Google’s new monopoly status makes it easier for competitors to bring civil suits against the company. “We can expect to see a series of damages claims brought by the rivals that were excluded from the market by Google’s conduct,” said Peter Wills, co-head of competition law for Bird & Bird in London.

Google has historically remained more or less impervious to the regulatory efforts of watchdogs like the EU, as well as to general trends in the technology market. Share prices in Google’s holding company, Alphabet, have fallen just 1.8 percent, despite a prolonged selloff of technology stocks. Since the EU began investigations of Google in 2015, the company’s stocks have doubled. Today, Google boasts a $666 billion market capitalization, making it the second most valuable stock in the world, behind Apple.

However, the EU’s similar declaration against Microsoft in 2004 checked the Microsoft’s expansion into then-budding markets like internet advertising, thereby opening the door for Google’s rise. The recent ruling against Google may well facilitate the growth of some hitherto unknown corporate entity.
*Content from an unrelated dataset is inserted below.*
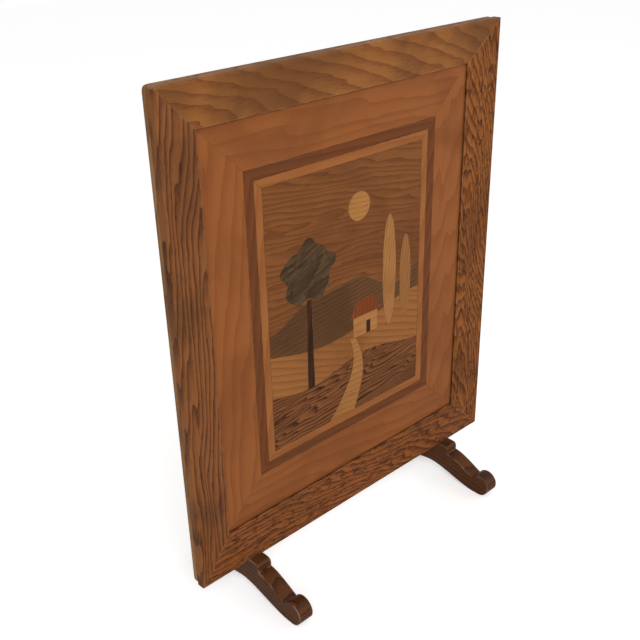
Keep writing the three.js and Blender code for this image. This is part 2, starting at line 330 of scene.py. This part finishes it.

Typically, when the EU administers a regulatory punishment like the one it has levied against Google, it also mandates a specific course of action by which the company can repair the problem. The union’s decision not to provide such a mandate to Google, evidence of the EU’s ambivalence about how to handle the business implications of modern technology such as algorithms, means Google will have to devise its own strategies to reduce its “anti-competitive practices.” Ultimately, Google must prove that other companies pose significant competition to its business.

The classification of Google as a monopoly “will provide a cornerstone for assessment of other ongoing cases, especially regarding Android and Adsense,” says Jonas Koponen, competition chief at Linklaters law firm in Brussels. The EU’s review of these cases may lead to repercussions far more damaging to Google.

As it stands, websites that pay for the use of AdSense are prohibited from running ads that promote Google’s advertising competitors. If the EU forces Google to allow AdSense customers to run its competitors’ ads, Google would likely have to radically change is business models, or risk losing a considerable portion of its advertising revenue, which accounted for 85% of Alphabet’s total revenue last year.

The Android investigation could carry its own far-reaching implications. Currently, Google preinstalls its Google Play app store on all devices running the Android OS. If new regulations allow phone manufacturers such as Samsung to feature their own app stores on the phones they build, Google’s dominance could be further stunted. Moreover, Samsung, other phone manufacturers, and the host of other companies Google has bullied out of various markets could bring civil suits against Google.

The EU has been consistently tough on the giants of the technology industry. In 2016, it demanded 13 billion euros’ worth of unpaid taxes from Apple. In 2004, the regulatory pressure it imposed on Microsoft allowed Google to emerge amongst the world’s leading technology companies. Now, the EU is putting similar pressure on Google itself. Technology is rapidly changing the ways companies operate and forcing us to reevaluate business ethics.